Aksinews.id/Larantuka – Dinas Pendidikan, Kepemudaan dan Olahraga (PKO) Kabupaten Flores Timur bersama Persatuan Guru Republik Indonesia (PGRI) setempat bersepakat mendorong penerapan Muatan Lokal (Mulok) di sekolah.
Hal itu dibicarakan dalam webinar yang diselenggarakan PGRI Flores Timur, Sabtu (11/6/22) dengan topik Mulok Masuk Sekolah.
Kepala Dinas PKO Flores Timur, Felix Suban Hoda mengatakan, Mulok memang sudah menjadi pembicaraan selama ini. Namun belum banyak yang menerapkannya.
Ya, “Terkait Mulok, selama ini memang sudah menjadi perbincangan yang hangat. Bukan tidak ada sama sekali penerapannya di sekolah. Ada. Tetapi belum banyak. Kedepan ini, kita tidak bisa mengharapkan satu elemen saja yang bergerak. Walau Perbub Mulok sudah digulirkan, kita mesti saling berkolaborasi untuk mendaratkan Mulok di sekolah kita masing-masing,” ujarnya.
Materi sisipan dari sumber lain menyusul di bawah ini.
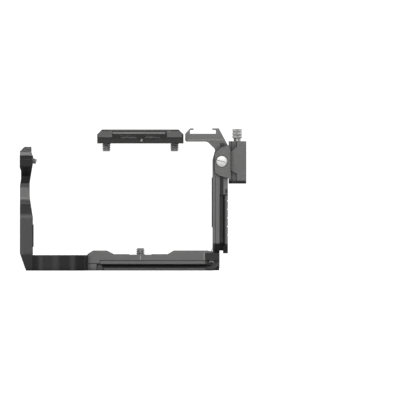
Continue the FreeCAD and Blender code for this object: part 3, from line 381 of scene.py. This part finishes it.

“Bagi sekolah yang sudah menerapkan, diharapkan bisa menjadi contoh dan referensi untuk sekolah yang lain. Kita juga bisa mengajak Pemerintah Desa untuk sama-sama menumbuhkan Mulok di kalangan generasi muda sejak dini. Kita bergerak dulu dari sekolah dan wilayah kita masing-masing hingga pada saatnya kita akan memiliki satu modul bersama secara kabupaten yang dapat dijadikan referensi pembelajaran Mulok. Kita mesti bergerak bersama,” tandasnya.
Webinar dipandu host Fandy Setiyanto dan Antonius Toni Ruron dengan moderator Maria Natalia Ana Yusti ini, menghadirkan tiga narasumber. Yakni, David Klawes, pensiunan guru, dikenal sebagai seorang budayawan, Silvester Petara Hurit, Seniman, pegiat teater, yang saat ini bekerja di Dinas Kebudayaan dan Pariwisata Flotim, dan Markus Malaka, guru di SDK Nurabelen, Ketua PGRI Cabang Ile Bura.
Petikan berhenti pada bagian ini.